Depending on its medium and environment (nature and culture), the sound could become a random, fleeting, destratified murmur on the lips of the wind – a moody ruffle,
Plus vague et plus soluble dans l‘air,
Sans rien en lui qui pèse ou qui pose.1
Alternatively, the sound could find itself articulated as a signifier in a message – a howl, a tweet, a word. In such a manifestation, there is not much space for freedom, so to speak: the sound is coded and confined to a small territory – in order to be (meaningful) it has to comply with the given order. Compliance and pliability are the means to the desired materiality. “Sound is language‘s flesh, its opacity, as meaning marks its material embeddedness in the world of things.” (Bernstein).

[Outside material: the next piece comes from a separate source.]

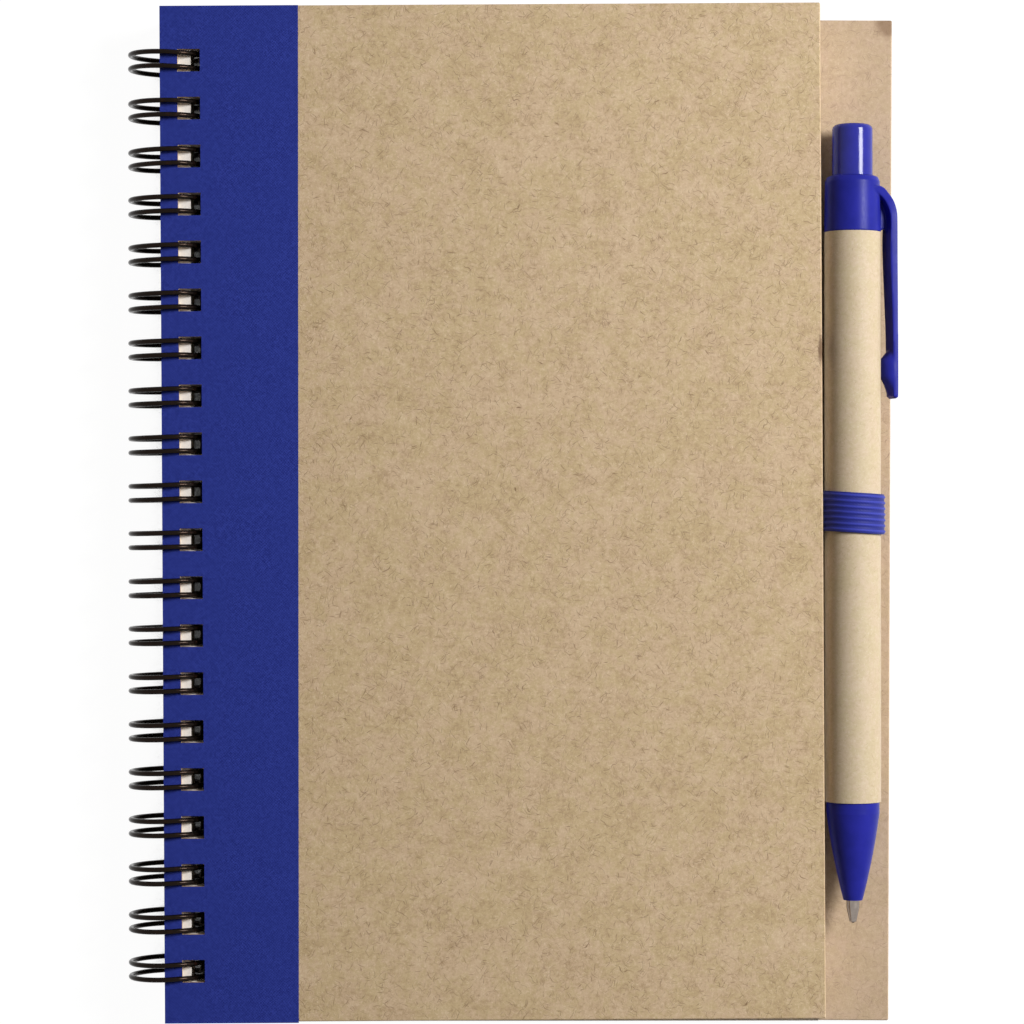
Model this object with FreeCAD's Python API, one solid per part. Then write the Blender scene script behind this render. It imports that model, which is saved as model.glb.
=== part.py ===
import FreeCAD, Part
import math
import os
from FreeCAD import Vector

# Sizes are in millimetres. The binding's axis runs along Y, X points from it to the open edge and Z up.

# Wire binding, three loops to the inch, each loop of two wires
loop_pitch = 25.4 / 3
ring_od = 14.3
wire_d = 0.9
twin_spacing = 2.5
root_bend_r = 1.0
tip_gap = 0.1

# Boards and leaves
leaf_h = 179.5
end_margin = 9.3
board_t = 1.2
block_t = 6.9
block_w = 114.3
block_trim = 0.5
front_w = 116.7
hole_clear = 0.3
hole_margin = 3.1
seam_clear = 0.25

# How each leaf lies on the wire: its slip across, its punching along the spine and its turn in degrees
front_slip = 0.0
front_offset = 0.3
front_turn = 0.27
block_slip = 0.32
back_slip = -0.07
back_offset = -0.4
back_turn = -0.26

# Paper strip along the front cover's spine edge
strip_t = 0.1
strip_w = 24.05
strip_lap = 0.2

# Elastic pen loop, glued to the back cover's inside
band_w = 7.1
band_t = 0.75
band_y = 0.45
rib_count = 7
rib_w = 0.62
rib_h = 0.12
hug_clear = 0.05
loop_gap = 0.33
tail_l = 18.0
shelf_edge = 7.35

# Click pen: its places are measured along Y from the middle of the barrel
pen_y = -0.3
barrel_d = 10.0
barrel_wall = 0.7
barrel_l = 101.1
spigot_clear = 0.05
run_clear = 0.08
press_travel = 1.2
click_travel = 5.0

collar_l = 10.05
collar_top_d = 9.7
collar_round = 1.1
collar_neck_l = 2.75
collar_spigot_l = 12.0

clip_reach = 8.0
clip_root_reach = 7.8
clip_t = 1.0
clip_root_t = 1.3
clip_w = 4.0
clip_tip_w = 3.4
clip_root_w = 8.6
clip_brow_l = 1.5
clip_shoulder_l = 7.2
clip_l = 29.6
clip_drop = 10.0
web_w = 1.8
web_low = 0.6
nub_w = 2.2
nub_gap = 0.1
nub_l = 5.1
nub_rise = 3.1

button_d = 7.2
button_out = 9.1
button_round = 1.0
button_wall = 1.2
flange_h = 1.2
flange_lip = 0.1
skirt_l = 5.3

cam_disc_l = 2.5
cam_boss_d = 5.2
cam_boss_l = 4.5
cam_shaft_l = 10.0
socket_depth = 3.0

tube_od = 3.0
tube_wall = 0.5
ink_l = 58.0
point_out = 4.1
shank_d = 2.3
point_taper_l = 2.45
point_tip_d = 1.24
point_flange_d = 3.9
point_flange_l = 2.0
point_stem_l = 5.0
ball_d = 1.0
ball_out = 0.25
fit_gap = 0.02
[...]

Indeed, the sound might be the least controllable of all sense modalities, inasmuch as we cannot handle it or push it away, we “cannot turn our backs at it, we cannot close our eyes, hold our noses, withdraw from touch, refuse to taste, we can‘t close our ears though we can partly muffle them” (Jaynes). There once was a painter who suffered an illness in his childhood, which left him profoundly deaf for several months:
His memories of that time are vivid and not, he insists, at all negative. Indeed, they opened a world in which the images he saw could be woven together with much greater freedom and originality than he‘d ever known. The experience was powerful enough that it helped steer him toward his lifelong immersion in the visual arts. “Sound imposes a narrative on you,” he said, “and it’s always someone else‘s narrative. My experience of silence was like being awake inside a dream I could direct” (Prochnik).

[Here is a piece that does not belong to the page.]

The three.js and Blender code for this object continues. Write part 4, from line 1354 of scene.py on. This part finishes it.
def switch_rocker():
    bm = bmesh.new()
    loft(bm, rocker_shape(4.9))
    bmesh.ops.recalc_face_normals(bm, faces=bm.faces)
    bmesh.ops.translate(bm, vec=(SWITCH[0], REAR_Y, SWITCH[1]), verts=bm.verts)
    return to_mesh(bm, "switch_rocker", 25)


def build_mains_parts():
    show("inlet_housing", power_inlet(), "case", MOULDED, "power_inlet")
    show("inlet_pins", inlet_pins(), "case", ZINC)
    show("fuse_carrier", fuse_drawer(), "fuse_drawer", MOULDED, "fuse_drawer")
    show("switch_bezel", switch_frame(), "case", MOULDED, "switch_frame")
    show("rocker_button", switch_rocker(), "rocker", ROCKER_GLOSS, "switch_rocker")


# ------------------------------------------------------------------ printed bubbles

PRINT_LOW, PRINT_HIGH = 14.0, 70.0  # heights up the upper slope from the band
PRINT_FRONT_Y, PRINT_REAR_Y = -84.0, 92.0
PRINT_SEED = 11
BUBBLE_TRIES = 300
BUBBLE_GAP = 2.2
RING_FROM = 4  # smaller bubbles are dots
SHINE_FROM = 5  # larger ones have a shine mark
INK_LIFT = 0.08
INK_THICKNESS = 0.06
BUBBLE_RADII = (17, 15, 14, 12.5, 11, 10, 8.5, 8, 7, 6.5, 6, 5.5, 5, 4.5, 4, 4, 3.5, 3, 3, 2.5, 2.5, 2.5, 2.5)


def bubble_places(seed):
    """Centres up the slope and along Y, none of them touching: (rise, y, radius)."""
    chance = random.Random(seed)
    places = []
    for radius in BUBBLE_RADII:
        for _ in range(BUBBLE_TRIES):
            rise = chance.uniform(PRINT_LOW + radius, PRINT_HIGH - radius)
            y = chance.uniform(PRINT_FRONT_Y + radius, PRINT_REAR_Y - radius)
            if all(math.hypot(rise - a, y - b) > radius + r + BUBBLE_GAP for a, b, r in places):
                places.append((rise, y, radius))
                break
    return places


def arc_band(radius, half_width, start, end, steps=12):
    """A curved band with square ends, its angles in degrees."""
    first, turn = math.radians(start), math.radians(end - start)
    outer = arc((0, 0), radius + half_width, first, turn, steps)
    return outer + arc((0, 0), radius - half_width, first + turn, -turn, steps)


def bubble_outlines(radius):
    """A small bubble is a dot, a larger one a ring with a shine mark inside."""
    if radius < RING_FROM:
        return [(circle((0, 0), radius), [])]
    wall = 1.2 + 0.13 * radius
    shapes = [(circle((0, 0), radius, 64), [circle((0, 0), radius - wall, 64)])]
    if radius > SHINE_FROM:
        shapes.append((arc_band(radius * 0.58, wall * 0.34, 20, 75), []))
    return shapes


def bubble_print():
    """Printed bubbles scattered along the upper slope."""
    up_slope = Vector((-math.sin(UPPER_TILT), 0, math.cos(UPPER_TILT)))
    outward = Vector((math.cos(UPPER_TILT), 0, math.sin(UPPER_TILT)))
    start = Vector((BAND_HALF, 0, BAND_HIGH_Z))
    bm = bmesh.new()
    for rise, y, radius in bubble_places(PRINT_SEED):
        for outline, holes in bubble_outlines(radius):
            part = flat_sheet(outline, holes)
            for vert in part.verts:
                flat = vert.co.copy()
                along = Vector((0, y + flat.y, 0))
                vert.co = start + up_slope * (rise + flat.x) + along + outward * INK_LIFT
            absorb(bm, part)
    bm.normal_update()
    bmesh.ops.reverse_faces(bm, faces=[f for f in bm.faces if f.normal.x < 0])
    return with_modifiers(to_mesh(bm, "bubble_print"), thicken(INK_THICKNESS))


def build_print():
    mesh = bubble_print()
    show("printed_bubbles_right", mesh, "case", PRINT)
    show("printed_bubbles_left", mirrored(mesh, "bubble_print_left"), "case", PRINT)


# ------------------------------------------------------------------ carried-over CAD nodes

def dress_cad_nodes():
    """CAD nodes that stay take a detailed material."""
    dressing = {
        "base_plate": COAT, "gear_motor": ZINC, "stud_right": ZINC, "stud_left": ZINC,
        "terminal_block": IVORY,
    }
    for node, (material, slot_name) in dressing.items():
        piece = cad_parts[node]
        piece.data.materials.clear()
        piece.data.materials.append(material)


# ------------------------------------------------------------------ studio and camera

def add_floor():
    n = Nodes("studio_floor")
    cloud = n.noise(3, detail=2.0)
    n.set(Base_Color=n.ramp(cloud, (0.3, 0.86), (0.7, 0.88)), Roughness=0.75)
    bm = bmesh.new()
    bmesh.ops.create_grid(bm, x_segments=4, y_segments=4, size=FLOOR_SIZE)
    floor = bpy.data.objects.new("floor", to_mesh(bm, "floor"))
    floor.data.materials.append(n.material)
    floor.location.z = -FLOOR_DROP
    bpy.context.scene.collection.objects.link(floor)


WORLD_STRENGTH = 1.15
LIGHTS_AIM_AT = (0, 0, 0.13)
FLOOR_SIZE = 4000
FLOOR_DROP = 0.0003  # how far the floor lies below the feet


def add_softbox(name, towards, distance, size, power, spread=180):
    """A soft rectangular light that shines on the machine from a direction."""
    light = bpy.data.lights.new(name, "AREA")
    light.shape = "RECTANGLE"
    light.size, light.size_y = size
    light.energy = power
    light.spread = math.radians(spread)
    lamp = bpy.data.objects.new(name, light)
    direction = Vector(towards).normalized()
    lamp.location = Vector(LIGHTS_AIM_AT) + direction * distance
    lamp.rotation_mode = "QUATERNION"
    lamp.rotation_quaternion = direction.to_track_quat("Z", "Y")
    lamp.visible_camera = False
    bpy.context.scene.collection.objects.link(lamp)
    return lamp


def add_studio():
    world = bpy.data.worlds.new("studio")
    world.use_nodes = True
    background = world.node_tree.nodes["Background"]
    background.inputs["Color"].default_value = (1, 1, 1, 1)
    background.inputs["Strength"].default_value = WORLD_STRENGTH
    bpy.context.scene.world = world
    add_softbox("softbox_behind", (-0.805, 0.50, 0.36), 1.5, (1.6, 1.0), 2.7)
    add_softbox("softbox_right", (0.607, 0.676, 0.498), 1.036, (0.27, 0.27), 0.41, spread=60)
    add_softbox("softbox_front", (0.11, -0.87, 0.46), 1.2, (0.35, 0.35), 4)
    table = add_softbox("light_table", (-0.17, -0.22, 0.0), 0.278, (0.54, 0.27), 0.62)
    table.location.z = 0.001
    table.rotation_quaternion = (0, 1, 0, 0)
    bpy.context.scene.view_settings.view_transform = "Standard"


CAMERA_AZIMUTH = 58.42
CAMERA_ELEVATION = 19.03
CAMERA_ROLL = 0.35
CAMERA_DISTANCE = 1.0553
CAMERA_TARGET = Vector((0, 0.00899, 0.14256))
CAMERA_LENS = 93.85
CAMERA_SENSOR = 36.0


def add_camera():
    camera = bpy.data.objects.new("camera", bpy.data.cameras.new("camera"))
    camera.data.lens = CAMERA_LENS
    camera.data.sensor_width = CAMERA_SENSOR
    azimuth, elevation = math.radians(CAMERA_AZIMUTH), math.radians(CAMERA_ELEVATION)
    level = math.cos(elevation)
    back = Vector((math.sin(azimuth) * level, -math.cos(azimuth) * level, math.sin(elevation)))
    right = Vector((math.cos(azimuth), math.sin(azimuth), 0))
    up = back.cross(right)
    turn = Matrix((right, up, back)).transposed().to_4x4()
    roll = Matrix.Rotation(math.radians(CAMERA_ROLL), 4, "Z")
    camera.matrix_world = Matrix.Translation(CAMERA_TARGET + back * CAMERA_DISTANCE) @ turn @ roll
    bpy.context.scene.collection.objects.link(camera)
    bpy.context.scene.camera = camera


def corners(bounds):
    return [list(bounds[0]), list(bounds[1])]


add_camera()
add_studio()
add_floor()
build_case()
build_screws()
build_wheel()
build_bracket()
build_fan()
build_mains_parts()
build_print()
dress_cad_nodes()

Sound is an aggressive storyteller. But we can‘t really blame it, for the sound itself is not free – it is never free, because it is always a product of action, of someone else‘s action, of someone else‘s intent. It is not the freedom that is of value, then, but the chance to be, the capacity for expression. And even then, while it is true that all kinds of agents have expressive timbres, for the sound to be someone‘s timbre is but a duty, a 9-to-5 job, a utilitarian expression – when I am a howl, I stand for the wolf, I mean wolf. Language is an order-word that compels obedience (Deleuze and Guattari).
Speak white and loud
So that we can hear you From St-Henri to St-Domingue
What an admirable tongue
For hiring Giving orders
Setting the time for working yourself to death
And for the pause that refreshes
And invigorates the dollar2
On the other hand, music, unlike language, approaches employment of sounds with a motherly attitude – you have to conform and study and learn, so you find a decent place in the world, so you shine with your own light. Or rather, sing with your own voice. Music is coded, perhaps even more coded than language; in a single musical phrase there is an organization on multiple levels with not much chance to zigzag. So again, it is not a freedom of expression that music offers, but a perspective and a voice. The perspective comes from exposure to and community work with others – the sound is taken out of its natural zone and commanded to a certain address through an artificial medium – a musical instrument – created with the sole purpose to accommodate and the ability to re-produce a specific kind of sound. Skin suit. An exoskeleton. Commanded into the high register of the oboe, for example, the sound finds itself into the family of flutes and clarinets, but it is also very aware of its neighborhood blending violins, horns and trumpets, piano and harp sounds – all very present, very intentional. The sound would have never found itself in such a learned company, if it was not for music. Music territorializes the sound, and, while it liberates it from the sedimentary confinements of a signifier, it codes and stratifies it into a highly controlled disciplinarian system. ― “To be chosen by music, I must be special”, the sound thinks; ― “it‘s a lot of work with a steep learning curve, but. . . I get to mesh with others. And if I am to play the solo, I get to be, to be someone with my own voice people recognize, remember, anticipate, listen to, and hearken. And love.”
And this is the pinnacle in a possible life of a sound – to be listened to for what it is. Listening affords it individuality, a creaturehood. When the oboe soars above the strings in a baroque adagio, one listens to the riveting succession of sibling sounds, and in that moment, one is not oneself, for one becomes-sound.
Consider what it is to listen and understand someone speaking to us. In a sense we have to become the other person; or rather, we let him become part of us for a brief second. We suspend our own identities, after which we come back to ourselves and accept or reject what he has said. But that brief second of dawdling identity is the nature of understanding language; and if that language is a command, the identification of understanding becomes the obedience. To hear is actually a kind of obedience (Jaynes).
When we listen to the sound, we are equals. In that, the sound has acquired a pure voice, unpolluted by semantic meaning, plentiful of information. By objectifying sound, music has subjectified it; by disciplining sound in its abstract machine, music has gifted it a selfhood. Sound has ceased to follow sense, music has made sense of sound.
To frame it otherwise, where sound is the flesh of language, music is the consciousness of sound.
Paul Verlaine (1944-1896), Art Poétique, 1885: translation Eli Siegel
(Of music before everything/ And for this like more the Odd—)
Vaguer and more melting in air,
Without anything in it which weighs or arrests.
Michèle Lalonde (b.1937), Speak White, 1968: translation Albert Herring
References:
Bernstein, Charles. Close Reading: Poetry and the Performed Word. Oxford University Press, 1998.
Deleuze and Guattari. A Thousand Plateaus. Bloomsbury Academic, 2013.
Jaynes, Julian. The Origins of Consciousness in the Breakdown of the Bicameral Mind. Mariner Books, 2000.
Prochnik, George. In Pursuit of Silence: Listening for Meaning in a World of Noise. Anchor, 2011.